In the dependency and juvenile arena, Huntington repeats a suggested she had made earlier in Clare Huntington, Mutual Dependency in Child Welfare, 82 Notre Dame L. Rev. 1485 (2007) that the family law system move away from a rigid view of family autonomy to acknowledge that the state and families have a mutual dependency in caring for children.
Procedurally, Huntington applauds the emergence of mediation and collaborative law as new ways of seeing and facilitating the decision-making that must be made when family status changes. Acknowledging that family relationships are inherently dynamic, she advocates the use of parenting coordinators so parents can explore and negotiate changes without triggering a new adversarial struggle.
Huntington advocates changes in the way family lawyers practice. She believes attorneys should have a responsibility for moving their clients from hate aggression to guilt and reparation. She admits that this may place the attorney in a difficult position, because it may set up a silent tug-of-war (my term, not hers) between the attorney trying to move toward guilt and reparation and the client mired in hate and aggression.
There are at least two ways to address these issues. First, attorneys could simply try to persuade their clients of the benefits of following a reparative path. Attorneys could model reparative behavior themselves by not adopting a win/lose attitude in their approach to cases. Attorneys also could counsel their clients, attempting to move their clients beyond hate and help them make decisions from a reparative mindset.
This counseling function is analogous to the role of attorneys representing children in abuse and neglect proceedings under a direct representation model. There, the attorney is supposed to advocate for the expressed wishes of the child client, rather than the best interests of the child. Experienced attorneys acknowledge, however, that even within a direct representation model there is an inevitable counseling role for the attorney to play to help the child client see what is in the child’s best interests, particularly in the long term. This modeling and counseling approach would be beneficial for both attorneys and clients.

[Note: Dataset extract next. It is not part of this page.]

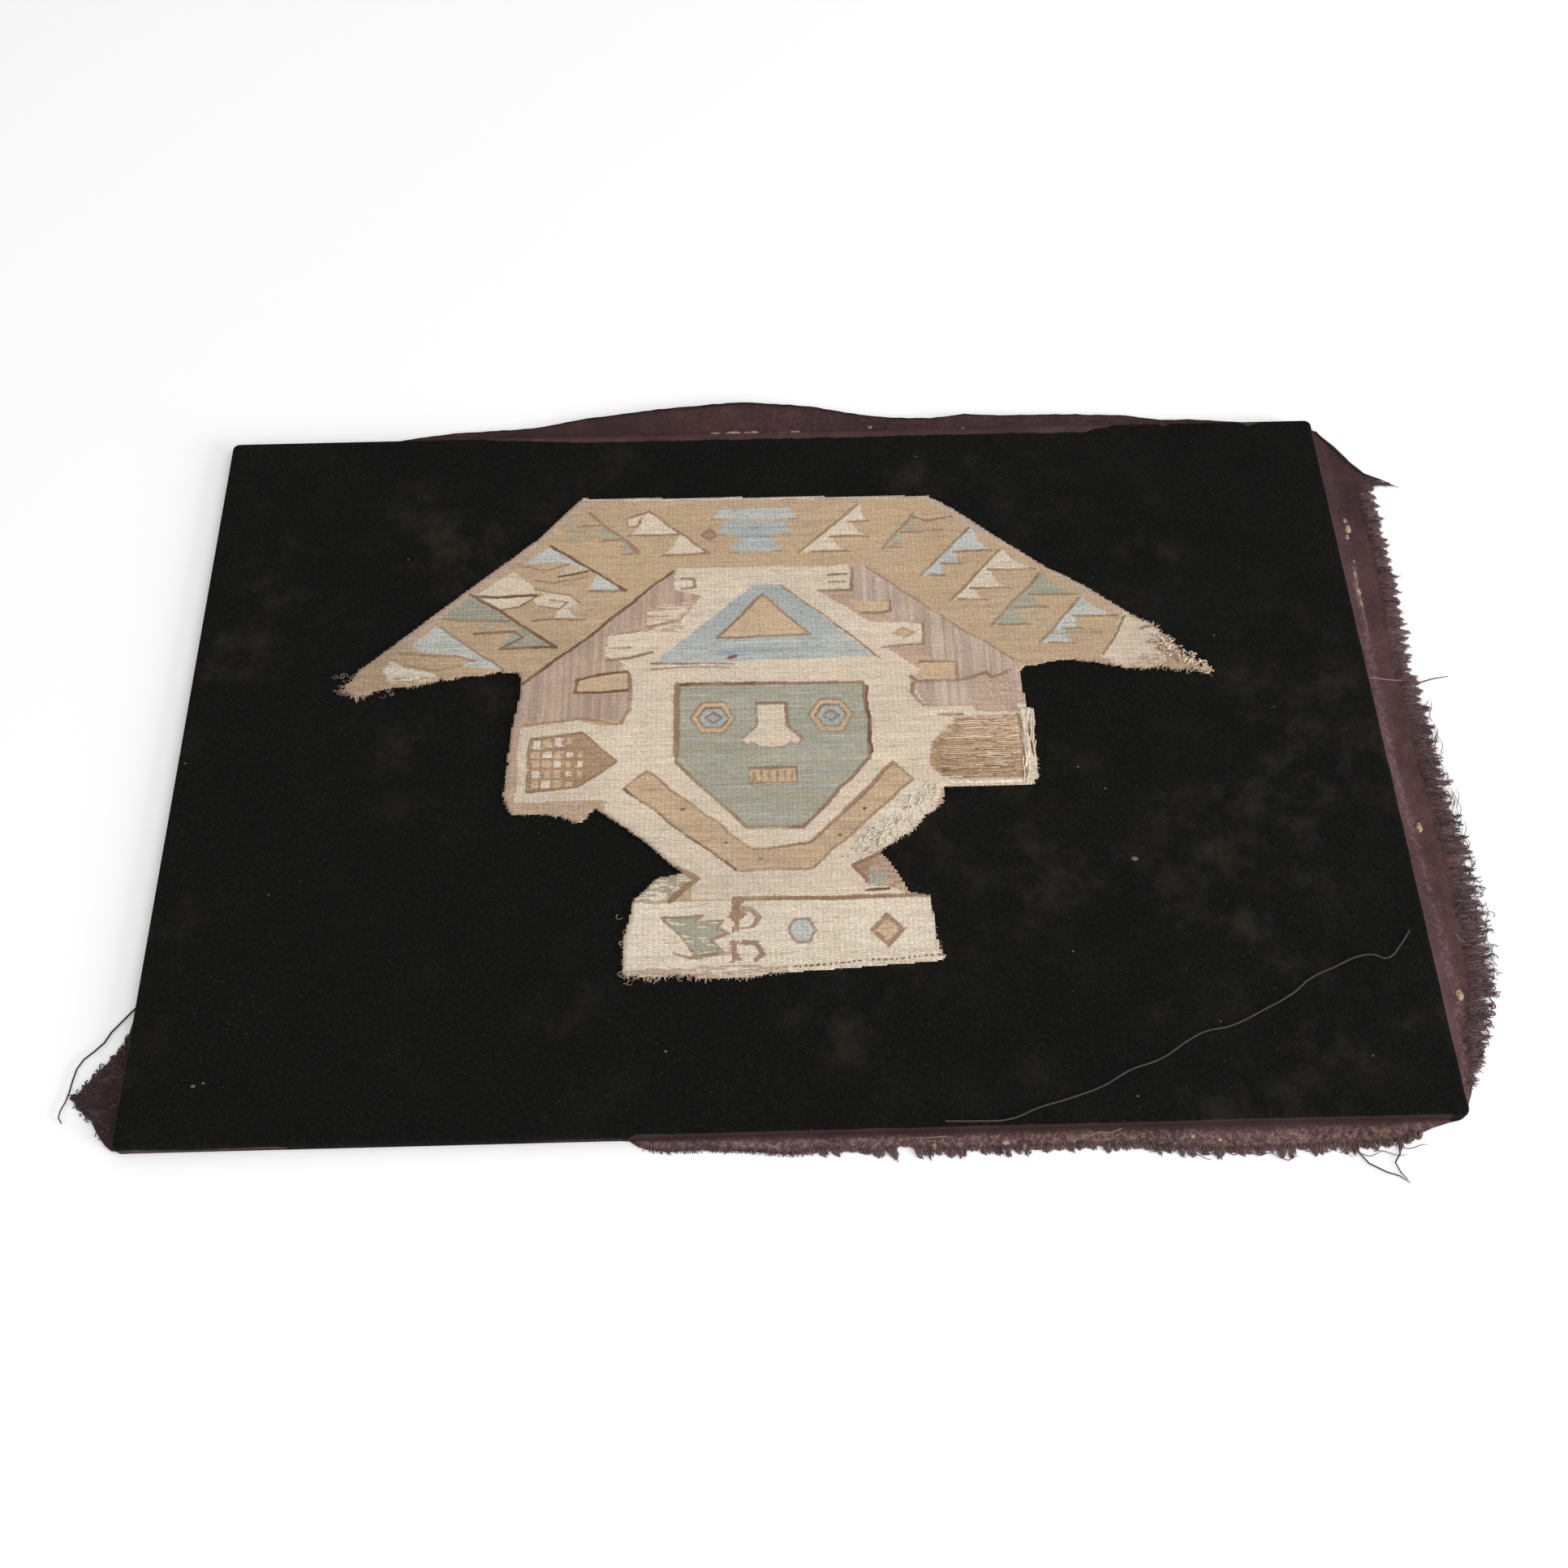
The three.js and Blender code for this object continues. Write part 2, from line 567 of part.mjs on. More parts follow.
// Each strand leans with its neighbours, a little its own way, and stands clear of the stray threads
function fringeGeometry(sideName) {
  const side = SIDES[sideName];
  const strays = STRAY_THREADS[sideName];
  const fringed = side.margin.filter((row) => row.tips > 0);
  const start = Math.min(fringed[0].along, fringed.at(-1).along) + STRAND_PITCH / 2;
  const end = Math.max(fringed[0].along, fringed.at(-1).along) - STRAND_PITCH / 2;
  const strayRoots = strays.map(([root]) => (side.along[0] ? root[0] : root[1]));
  let solid = asSolid(stripGeometry(side, fringed));
  for (let along = start; along <= end; along += STRAND_PITCH) {
    const roll = [wobble(), wobble(), wobble()];
    const root = along + (roll[0] - 0.5) * STRAND_UNEVEN.place;
    if (strayRoots.some((stray) => Math.abs(stray - root) < STRAY_CLEARANCE)) continue;
    const edge = marginAt(side.margin, root, 'cloth');
    const tip = mix(edge, marginAt(side.margin, root, 'tips'), 1 - STRAND_UNEVEN.length * roll[1]);
    const lean = LEAN[sideName](root) + (roll[2] - 0.5) * STRAND_UNEVEN.lean;
    const path = [
      placeOnSide(side, root, edge - STRAND_ROOT),
      placeOnSide(side, root + lean * STRAND_UNEVEN.bendShare, mix(edge, tip, STRAND_BEND)),
      placeOnSide(side, root + lean, tip),
    ];
    solid = solid.add(asSolid(strandGeometry(path)));
  }
  for (const stray of strays) {
    solid = solid.add(asSolid(strandGeometry(stray)));
  }
  return asGeometry(solid);
}

function threadGeometry() {
  const points = THREAD_ROUTE.map(([x, y]) => new THREE.Vector3(x, y, THREAD_HEIGHT));
  const section = new THREE.Shape();
  for (let side = 0; side < THREAD_SIDES; side += 1) {
    const angle = (2 * Math.PI * side) / THREAD_SIDES;
    const x = (THREAD_DIAMETER / 2) * Math.cos(angle);
    const y = (THREAD_DIAMETER / 2) * Math.sin(angle);
    if (side === 0) section.moveTo(x, y);
    else section.lineTo(x, y);
  }
  return new THREE.ExtrudeGeometry(section, {
    steps: THREAD_STEPS,
    extrudePath: new THREE.CatmullRomCurve3(points),
  });
}

const part = new THREE.Group();
part.add(namedMesh('mount_board', boardGeometry(), FINISH.board));
part.add(namedMesh('ground_cloth', groundClothGeometry(), FINISH.ground));
part.add(namedMesh('tapestry', tapestryGeometry(), FINISH.tapestry));
part.add(namedMesh('right_fringe', fringeGeometry('right'), FINISH.fringe));
part.add(namedMesh('bottom_fringe', fringeGeometry('front'), FINISH.fringe));
part.add(namedMesh('corner_fringe', fringeGeometry('left'), FINISH.fringe));

const box = new THREE.Box3().setFromObject(part);
const middle = box.getCenter(new THREE.Vector3());
part.add(namedMesh('loose_thread', threadGeometry(), FINISH.thread));
part.position.set(-middle.x, -middle.y, -box.min.z);
part.updateMatrixWorld(true);

export default part;
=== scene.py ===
import math
import random

import bmesh
import bpy
import numpy as np
from mathutils import Matrix, Vector, noise


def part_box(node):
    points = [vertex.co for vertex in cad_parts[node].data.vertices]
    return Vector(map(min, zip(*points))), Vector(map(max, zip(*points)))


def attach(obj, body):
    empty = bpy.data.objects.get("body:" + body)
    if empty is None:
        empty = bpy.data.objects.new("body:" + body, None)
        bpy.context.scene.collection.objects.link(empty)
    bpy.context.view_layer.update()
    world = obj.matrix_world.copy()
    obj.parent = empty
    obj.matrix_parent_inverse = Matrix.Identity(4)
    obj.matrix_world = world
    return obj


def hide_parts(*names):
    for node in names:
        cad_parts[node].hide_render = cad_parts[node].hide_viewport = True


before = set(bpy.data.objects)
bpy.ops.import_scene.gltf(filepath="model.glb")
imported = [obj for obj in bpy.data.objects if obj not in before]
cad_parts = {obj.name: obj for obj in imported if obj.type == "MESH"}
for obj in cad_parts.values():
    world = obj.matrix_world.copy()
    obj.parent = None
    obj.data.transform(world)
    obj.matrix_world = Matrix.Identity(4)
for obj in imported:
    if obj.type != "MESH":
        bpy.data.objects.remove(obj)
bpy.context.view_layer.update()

MM = 0.001

# The covered board, from the frame. Places below are in millimetres from the middle of the board,
# with z = 0 on the table.
board_low, board_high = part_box("mount_board")
_, cloth_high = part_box("ground_cloth")
tapestry_low, tapestry_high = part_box("tapestry")
BOARD_MIDDLE = (board_low + board_high) / 2
HALF_LENGTH = (board_high.x - board_low.x) / 2 / MM
HALF_WIDTH = (board_high.y - board_low.y) / 2 / MM
CLOTH_TOP = cloth_high.z / MM
TAPESTRY_BOTTOM = tapestry_low.z / MM
TAPESTRY_TOP = tapestry_high.z / MM

# The ground cloth and its folds. A short loose margin lies a little lower than a long one.
CLOTH_THICKNESS = 0.85
MARGIN_TOP = 1.0
SHORT_MARGIN_TOP = 0.9
WALL_OUT = 1.3
FOLD_RADIUS = 1.5
FOOT_RADIUS = 0.9
CORNER_ROUND = 1.5
SHOULDER_HEIGHT = 1.8
SHOULDER_RUN = 6.0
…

In addition to holding the potential to create a more satisfying legal practice, an attorney’s reparative mindset would help curb some of the hateful tendencies of familial disputants. Huntington at 1309-10.
Perhaps Huntington’s most daring suggestion is her last, that family lawyers might be asked to provide holistic advice rather than merely advocating for their clients’ interests. Specifically rejecting a requirement that attorneys work to reconcile the parties or act as therapists, she recommends that lawyers have an ethical obligation not only to consider the interests of their clients but also to consider the interests of the family and work to find ways of accommodating the divergent interests of all family members.